To be taught in a Georgian home, in rooms with fireplaces and moulded ceilings, in the centre of London, is exceptional. High ceilinged drawing rooms over-looking Bedford Square are connected to an idiosyncratic mews at the back via a network of un-designed bridge-pieces. This allows, through juxtapositions and awkwardnesses, glimpses and serendipitous meetings between students, staff and visitors that might otherwise not occur. It is the very nature and imperfection of this architecture that creates the School Community. Rubbing up against each other, against difference, against history, is essential to the formation of ideas: impossible people and situations are essential to creativity. Great thinkers and makers have walked these stairs, others will follow.
At the AA School of Architecture work is assessed collectively through dialogue: to argue and dispute comprises the essence of a democratic education. Debate between students, between student and tutor and between tutors, establishes a common ground of difference across the discipline. Disagreement is essential, it lies at the heart of ideas as the very material that must be worked with. Assessment is Pass or Fail: a fundamental principle dating back to the School’s founding in 1847, distinguishing it from all other schools of architecture. Work is either good enough or it’s not and this can be identified regardless of taste, style, subject, medium or mode. To recognise quality is what is taught, how to ask questions, how to make judgements. For the condition of learning is dynamic, occurring continuously between teachers and students, to large extent ineffable and unmeasurable in any conventional sense.

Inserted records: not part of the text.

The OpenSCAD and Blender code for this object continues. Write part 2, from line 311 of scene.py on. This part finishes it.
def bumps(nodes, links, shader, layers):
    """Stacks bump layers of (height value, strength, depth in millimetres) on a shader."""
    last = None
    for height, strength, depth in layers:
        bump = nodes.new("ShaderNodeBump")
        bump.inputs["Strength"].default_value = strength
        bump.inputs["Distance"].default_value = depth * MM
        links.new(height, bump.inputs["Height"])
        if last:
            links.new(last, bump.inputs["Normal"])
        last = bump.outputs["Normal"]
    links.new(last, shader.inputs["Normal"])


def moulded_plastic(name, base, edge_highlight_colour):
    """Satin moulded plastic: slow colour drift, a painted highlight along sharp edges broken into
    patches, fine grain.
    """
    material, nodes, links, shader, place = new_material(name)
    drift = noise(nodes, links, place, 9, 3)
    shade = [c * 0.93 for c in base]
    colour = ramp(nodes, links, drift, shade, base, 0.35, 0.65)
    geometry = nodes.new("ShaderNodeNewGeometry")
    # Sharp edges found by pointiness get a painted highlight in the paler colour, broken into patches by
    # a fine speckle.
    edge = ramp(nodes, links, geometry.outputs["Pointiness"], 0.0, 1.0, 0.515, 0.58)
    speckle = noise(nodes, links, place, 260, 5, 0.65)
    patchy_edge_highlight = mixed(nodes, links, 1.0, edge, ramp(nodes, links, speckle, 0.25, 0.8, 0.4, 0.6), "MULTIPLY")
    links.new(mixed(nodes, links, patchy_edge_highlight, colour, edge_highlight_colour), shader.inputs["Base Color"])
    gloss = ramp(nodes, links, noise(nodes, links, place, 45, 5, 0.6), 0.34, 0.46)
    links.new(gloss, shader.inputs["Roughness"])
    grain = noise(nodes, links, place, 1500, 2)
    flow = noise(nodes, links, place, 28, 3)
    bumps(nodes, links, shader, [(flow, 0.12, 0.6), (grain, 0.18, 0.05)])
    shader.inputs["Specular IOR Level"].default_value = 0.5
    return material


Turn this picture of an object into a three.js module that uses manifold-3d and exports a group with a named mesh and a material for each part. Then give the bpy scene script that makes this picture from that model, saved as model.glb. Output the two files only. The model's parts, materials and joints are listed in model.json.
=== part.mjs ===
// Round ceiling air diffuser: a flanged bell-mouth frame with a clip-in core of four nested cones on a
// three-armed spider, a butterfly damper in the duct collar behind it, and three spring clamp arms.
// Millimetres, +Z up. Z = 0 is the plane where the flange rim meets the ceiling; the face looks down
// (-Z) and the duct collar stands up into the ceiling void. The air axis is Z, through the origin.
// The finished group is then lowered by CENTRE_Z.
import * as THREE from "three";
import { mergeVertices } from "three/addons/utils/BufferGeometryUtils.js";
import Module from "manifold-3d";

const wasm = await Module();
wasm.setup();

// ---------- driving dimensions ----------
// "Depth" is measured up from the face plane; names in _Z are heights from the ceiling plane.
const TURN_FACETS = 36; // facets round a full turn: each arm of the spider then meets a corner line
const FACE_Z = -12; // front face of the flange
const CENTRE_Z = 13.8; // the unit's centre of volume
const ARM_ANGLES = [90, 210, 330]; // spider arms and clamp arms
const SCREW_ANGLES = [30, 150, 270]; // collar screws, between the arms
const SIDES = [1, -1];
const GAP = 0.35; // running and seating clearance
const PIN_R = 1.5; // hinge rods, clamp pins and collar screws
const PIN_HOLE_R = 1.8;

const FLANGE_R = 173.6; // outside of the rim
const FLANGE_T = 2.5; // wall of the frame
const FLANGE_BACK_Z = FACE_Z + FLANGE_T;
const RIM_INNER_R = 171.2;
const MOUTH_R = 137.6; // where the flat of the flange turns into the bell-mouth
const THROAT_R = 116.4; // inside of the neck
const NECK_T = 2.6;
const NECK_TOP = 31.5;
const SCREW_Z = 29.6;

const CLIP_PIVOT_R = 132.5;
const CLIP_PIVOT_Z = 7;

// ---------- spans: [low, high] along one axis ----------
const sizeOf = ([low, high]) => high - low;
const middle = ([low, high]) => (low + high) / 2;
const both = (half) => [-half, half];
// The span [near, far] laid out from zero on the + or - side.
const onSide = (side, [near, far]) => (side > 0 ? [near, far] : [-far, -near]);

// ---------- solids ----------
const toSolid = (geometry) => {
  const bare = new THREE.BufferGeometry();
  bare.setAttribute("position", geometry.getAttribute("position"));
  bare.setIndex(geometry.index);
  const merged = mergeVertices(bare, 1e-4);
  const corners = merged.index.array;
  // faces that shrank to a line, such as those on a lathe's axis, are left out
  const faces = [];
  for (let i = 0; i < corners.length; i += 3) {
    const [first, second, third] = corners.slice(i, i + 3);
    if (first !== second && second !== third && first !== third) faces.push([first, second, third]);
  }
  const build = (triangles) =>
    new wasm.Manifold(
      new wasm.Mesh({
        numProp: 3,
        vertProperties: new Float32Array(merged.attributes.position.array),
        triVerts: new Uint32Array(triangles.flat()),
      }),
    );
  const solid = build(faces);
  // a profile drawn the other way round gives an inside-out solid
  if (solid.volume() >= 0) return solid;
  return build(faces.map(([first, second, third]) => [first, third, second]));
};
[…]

‘Honors’ at the AA is the democratic acknowledgement of merit. The work must challenge preconceptions. It must exceed its unit, its tutors, its origins, its language and reached the brink of collapse. These projects are not seamless or slick, they have rough edges that reveal potentials. The best projects are deeply personal and engage a moment of the unexpected, they cause tutors to recognise something never seen before. In these projects intuition meets intellect, the verbal meets the non-verbal, the concrete coexists with the abstract and the physical blurs with the metaphysical. This work gives more, dares more, risks more. It momentarily touches something sacred.
Honors is awarded on a particular afternoon in June, when a particular project, a particular delivery, a particular nuance captures something that is shared and agreed upon by the tutors. But as a community we know this is only of a moment, for all AA students are honors students. There are many fine projects, many fine minds in other stages of development that will become remarkable, special, important, unusual, discovered and recognised in time. It must be remembered that the condition of making things – ideas, objects, buildings, relationships – is forever unfolding. The greatest honor is to teach in this School: to engage the minds, the trust, the generosity and the tolerance of students and colleagues in the collaborative effort to reach for something never quite known. As T.S. Eliot said ‘there we have been: but I cannot say where.’